» **GIVEN INFORMATION**:
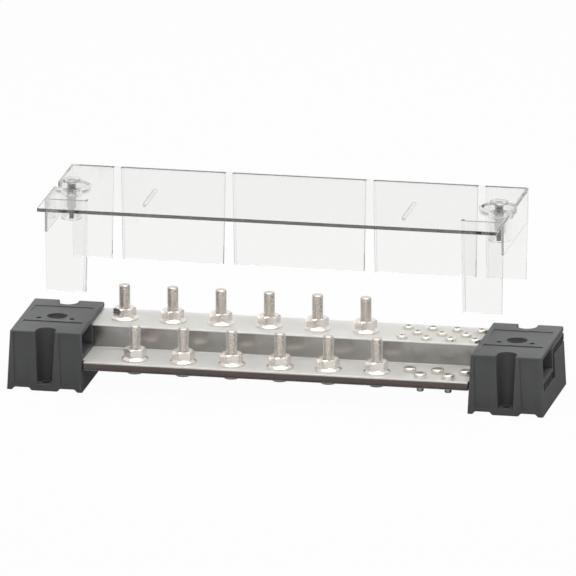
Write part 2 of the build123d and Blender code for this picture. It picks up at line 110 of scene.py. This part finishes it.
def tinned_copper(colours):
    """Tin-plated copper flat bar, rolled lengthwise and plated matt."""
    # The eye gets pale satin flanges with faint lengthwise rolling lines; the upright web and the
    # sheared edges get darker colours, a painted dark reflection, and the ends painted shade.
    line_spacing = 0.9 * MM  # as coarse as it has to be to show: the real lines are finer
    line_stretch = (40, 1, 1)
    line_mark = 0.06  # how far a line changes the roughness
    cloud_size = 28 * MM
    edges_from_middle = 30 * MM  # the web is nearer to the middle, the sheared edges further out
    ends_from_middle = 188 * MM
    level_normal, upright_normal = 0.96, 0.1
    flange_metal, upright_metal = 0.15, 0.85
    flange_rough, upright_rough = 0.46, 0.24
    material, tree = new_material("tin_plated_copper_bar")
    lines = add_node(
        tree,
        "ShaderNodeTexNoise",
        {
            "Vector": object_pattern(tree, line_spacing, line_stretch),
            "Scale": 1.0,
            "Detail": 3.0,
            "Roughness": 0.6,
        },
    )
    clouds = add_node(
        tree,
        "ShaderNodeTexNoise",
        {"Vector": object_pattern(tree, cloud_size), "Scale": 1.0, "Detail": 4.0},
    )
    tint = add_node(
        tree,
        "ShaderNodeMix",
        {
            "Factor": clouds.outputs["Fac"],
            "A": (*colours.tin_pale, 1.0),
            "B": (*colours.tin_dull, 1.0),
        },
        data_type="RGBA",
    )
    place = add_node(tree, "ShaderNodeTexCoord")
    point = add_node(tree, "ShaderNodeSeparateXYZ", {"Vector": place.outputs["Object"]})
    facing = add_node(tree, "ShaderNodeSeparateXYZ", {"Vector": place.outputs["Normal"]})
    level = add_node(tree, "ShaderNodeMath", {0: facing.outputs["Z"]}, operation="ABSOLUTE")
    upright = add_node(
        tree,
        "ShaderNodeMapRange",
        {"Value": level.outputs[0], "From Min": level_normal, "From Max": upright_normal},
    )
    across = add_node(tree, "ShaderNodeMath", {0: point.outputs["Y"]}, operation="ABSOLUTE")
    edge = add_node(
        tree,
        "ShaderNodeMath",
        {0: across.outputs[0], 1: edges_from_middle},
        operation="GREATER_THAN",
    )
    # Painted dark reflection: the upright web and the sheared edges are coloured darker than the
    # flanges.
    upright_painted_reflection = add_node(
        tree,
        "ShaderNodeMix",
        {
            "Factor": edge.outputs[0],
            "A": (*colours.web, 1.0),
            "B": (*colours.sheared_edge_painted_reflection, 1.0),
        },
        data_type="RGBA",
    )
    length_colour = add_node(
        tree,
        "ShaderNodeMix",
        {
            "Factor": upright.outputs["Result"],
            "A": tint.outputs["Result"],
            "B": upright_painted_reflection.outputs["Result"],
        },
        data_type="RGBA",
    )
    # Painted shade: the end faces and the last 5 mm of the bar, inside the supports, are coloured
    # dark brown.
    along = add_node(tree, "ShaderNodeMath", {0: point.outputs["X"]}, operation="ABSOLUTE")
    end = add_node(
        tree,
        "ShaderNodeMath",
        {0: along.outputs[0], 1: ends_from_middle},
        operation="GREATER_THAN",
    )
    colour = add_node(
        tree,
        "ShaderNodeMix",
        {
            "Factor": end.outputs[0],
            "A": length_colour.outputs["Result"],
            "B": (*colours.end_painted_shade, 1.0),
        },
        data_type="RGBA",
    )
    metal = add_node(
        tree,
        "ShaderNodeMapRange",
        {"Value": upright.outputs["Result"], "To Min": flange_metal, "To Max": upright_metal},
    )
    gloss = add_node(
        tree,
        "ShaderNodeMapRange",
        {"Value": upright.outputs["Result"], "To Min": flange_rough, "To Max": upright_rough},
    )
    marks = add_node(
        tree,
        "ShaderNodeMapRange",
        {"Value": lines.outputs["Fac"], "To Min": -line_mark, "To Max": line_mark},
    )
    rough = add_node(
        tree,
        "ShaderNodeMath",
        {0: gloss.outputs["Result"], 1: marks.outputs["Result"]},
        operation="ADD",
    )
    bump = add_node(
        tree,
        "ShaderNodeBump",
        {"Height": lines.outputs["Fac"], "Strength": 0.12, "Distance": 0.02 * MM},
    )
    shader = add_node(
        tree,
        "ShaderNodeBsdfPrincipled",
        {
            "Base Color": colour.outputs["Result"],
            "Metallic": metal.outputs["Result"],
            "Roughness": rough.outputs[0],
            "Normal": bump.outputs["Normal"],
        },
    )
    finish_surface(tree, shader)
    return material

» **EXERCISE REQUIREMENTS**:
Reproduce every line of the material above exactly.

» **SOLUTION TO THE EXERCISE**:
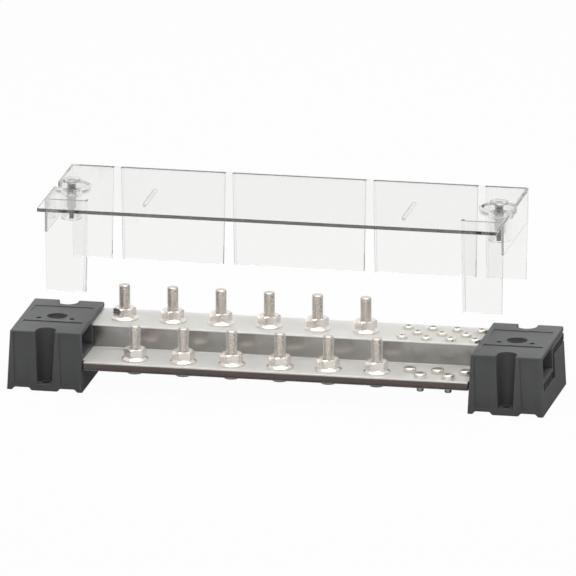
Write part 2 of the build123d and Blender code for this picture. It picks up at line 110 of scene.py. This part finishes it.
def tinned_copper(colours):
    """Tin-plated copper flat bar, rolled lengthwise and plated matt."""
    # The eye gets pale satin flanges with faint lengthwise rolling lines; the upright web and the
    # sheared edges get darker colours, a painted dark reflection, and the ends painted shade.
    line_spacing = 0.9 * MM  # as coarse as it has to be to show: the real lines are finer
    line_stretch = (40, 1, 1)
    line_mark = 0.06  # how far a line changes the roughness
    cloud_size = 28 * MM
    edges_from_middle = 30 * MM  # the web is nearer to the middle, the sheared edges further out
    ends_from_middle = 188 * MM
    level_normal, upright_normal = 0.96, 0.1
    flange_metal, upright_metal = 0.15, 0.85
    flange_rough, upright_rough = 0.46, 0.24
    material, tree = new_material("tin_plated_copper_bar")
    lines = add_node(
        tree,
        "ShaderNodeTexNoise",
        {
            "Vector": object_pattern(tree, line_spacing, line_stretch),
            "Scale": 1.0,
            "Detail": 3.0,
            "Roughness": 0.6,
        },
    )
    clouds = add_node(
        tree,
        "ShaderNodeTexNoise",
        {"Vector": object_pattern(tree, cloud_size), "Scale": 1.0, "Detail": 4.0},
    )
    tint = add_node(
        tree,
        "ShaderNodeMix",
        {
            "Factor": clouds.outputs["Fac"],
            "A": (*colours.tin_pale, 1.0),
            "B": (*colours.tin_dull, 1.0),
        },
        data_type="RGBA",
    )
    place = add_node(tree, "ShaderNodeTexCoord")
    point = add_node(tree, "ShaderNodeSeparateXYZ", {"Vector": place.outputs["Object"]})
    facing = add_node(tree, "ShaderNodeSeparateXYZ", {"Vector": place.outputs["Normal"]})
    level = add_node(tree, "ShaderNodeMath", {0: facing.outputs["Z"]}, operation="ABSOLUTE")
    upright = add_node(
        tree,
        "ShaderNodeMapRange",
        {"Value": level.outputs[0], "From Min": level_normal, "From Max": upright_normal},
    )
    across = add_node(tree, "ShaderNodeMath", {0: point.outputs["Y"]}, operation="ABSOLUTE")
    edge = add_node(
        tree,
        "ShaderNodeMath",
        {0: across.outputs[0], 1: edges_from_middle},
        operation="GREATER_THAN",
    )
    # Painted dark reflection: the upright web and the sheared edges are coloured darker than the
    # flanges.
    upright_painted_reflection = add_node(
        tree,
        "ShaderNodeMix",
        {
            "Factor": edge.outputs[0],
            "A": (*colours.web, 1.0),
            "B": (*colours.sheared_edge_painted_reflection, 1.0),
        },
        data_type="RGBA",
    )
    length_colour = add_node(
        tree,
        "ShaderNodeMix",
        {
            "Factor": upright.outputs["Result"],
            "A": tint.outputs["Result"],
            "B": upright_painted_reflection.outputs["Result"],
        },
        data_type="RGBA",
    )
    # Painted shade: the end faces and the last 5 mm of the bar, inside the supports, are coloured
    # dark brown.
    along = add_node(tree, "ShaderNodeMath", {0: point.outputs["X"]}, operation="ABSOLUTE")
    end = add_node(
        tree,
        "ShaderNodeMath",
        {0: along.outputs[0], 1: ends_from_middle},
        operation="GREATER_THAN",
    )
    colour = add_node(
        tree,
        "ShaderNodeMix",
        {
            "Factor": end.outputs[0],
            "A": length_colour.outputs["Result"],
            "B": (*colours.end_painted_shade, 1.0),
        },
        data_type="RGBA",
    )
    metal = add_node(
        tree,
        "ShaderNodeMapRange",
        {"Value": upright.outputs["Result"], "To Min": flange_metal, "To Max": upright_metal},
    )
    gloss = add_node(
        tree,
        "ShaderNodeMapRange",
        {"Value": upright.outputs["Result"], "To Min": flange_rough, "To Max": upright_rough},
    )
    marks = add_node(
        tree,
        "ShaderNodeMapRange",
        {"Value": lines.outputs["Fac"], "To Min": -line_mark, "To Max": line_mark},
    )
    rough = add_node(
        tree,
        "ShaderNodeMath",
        {0: gloss.outputs["Result"], 1: marks.outputs["Result"]},
        operation="ADD",
    )
    bump = add_node(
        tree,
        "ShaderNodeBump",
        {"Height": lines.outputs["Fac"], "Strength": 0.12, "Distance": 0.02 * MM},
    )
    shader = add_node(
        tree,
        "ShaderNodeBsdfPrincipled",
        {
            "Base Color": colour.outputs["Result"],
            "Metallic": metal.outputs["Result"],
            "Roughness": rough.outputs[0],
            "Normal": bump.outputs["Normal"],
        },
    )
    finish_surface(tree, shader)
    return material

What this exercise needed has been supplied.